Patrimônio de afetação e a quitação do financiamento

O STJ consolidou um entendimento relevante sobre a extinção do patrimônio de afetação nos empreendimentos imobiliários. A corte decidiu que a desconstituição desse regime protetivo somente pode ocorrer se houver a quitação integral do financiamento da obra junto à instituição financeira.

Essa decisão outorga segurança aos adquirentes e garante que os recursos destinados à conclusão dos empreendimentos permaneçam salvaguardados até que todas as obrigações financeiras do projeto sejam integralmente cumpridas.

Impenhorabilidade do bem de família e ônus da prova (Tema 1.261)

Por fim, duas questões foram afetadas para julgamento no âmbito do Tema 1.261, do STJ.

Em primeiro, o STJ examina a hipótese em que um imóvel residencial é oferecido como garantia real em favor de terceiros.
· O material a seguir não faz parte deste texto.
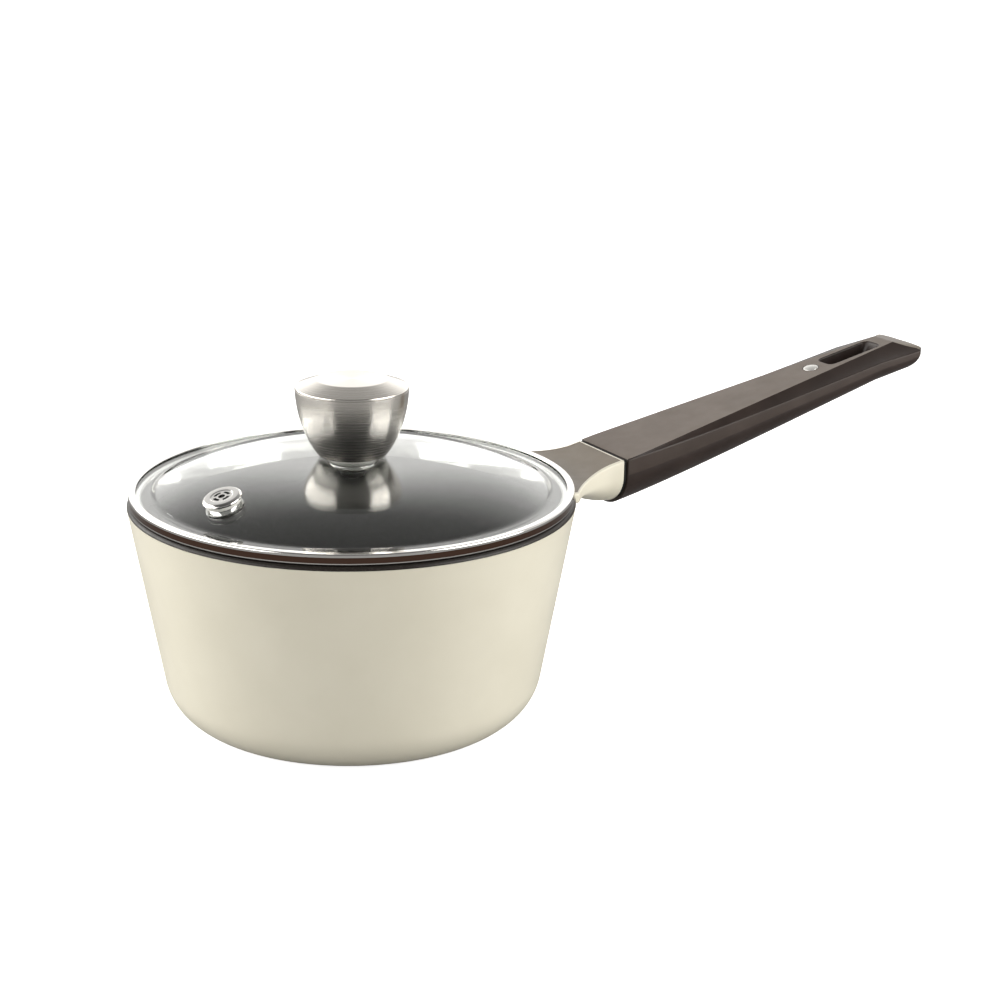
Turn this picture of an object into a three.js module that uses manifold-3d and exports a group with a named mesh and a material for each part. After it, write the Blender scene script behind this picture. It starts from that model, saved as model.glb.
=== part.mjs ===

A Corte busca definir se é necessário comprovar que o benefício obtido com essa garantia reverteu-se em favor da entidade familiar, para que se possa afastar a proteção de impenhorabilidade prevista na Lei n. 8.009/1990.

Como segunda questão, o STJ visa  definir o tema da distribuição do ônus da prova nas hipóteses de garantias prestadas em favor de sociedade na qual os proprietários do imóvel têm participação societária. O objetivo aqui é determinar quem deve comprovar se o crédito obtido pela sociedade beneficiou ou não a entidade familiar, quando o imóvel residencial dos sócios é dado em garantia. Vale dizer, se cabe ao credor ou ao devedor (proprietário do imóvel) comprovar que o proveito do crédito se reverteu ou não em favor da família.

Houve suspensão do processamento de todos os processos pendentes, individuais ou coletivos, que versem sobre a questão no território nacional, até que o recurso repetitivo seja julgado.

Conclusão

Os temas tratados pelo STJ demonstram a importância de um sistema de solução de disputas que seja receptivo e atento às necessidades de um mercado em evolução. Ao atuar para garantir previsibilidade e segurança jurídica, a Corte propicia a estabilidade das relações contratuais, a redução da litigiosidade abusiva e o fortalecimento da confiança no mercado imobiliário, incentivando investimentos e assegurando a proteção dos direitos.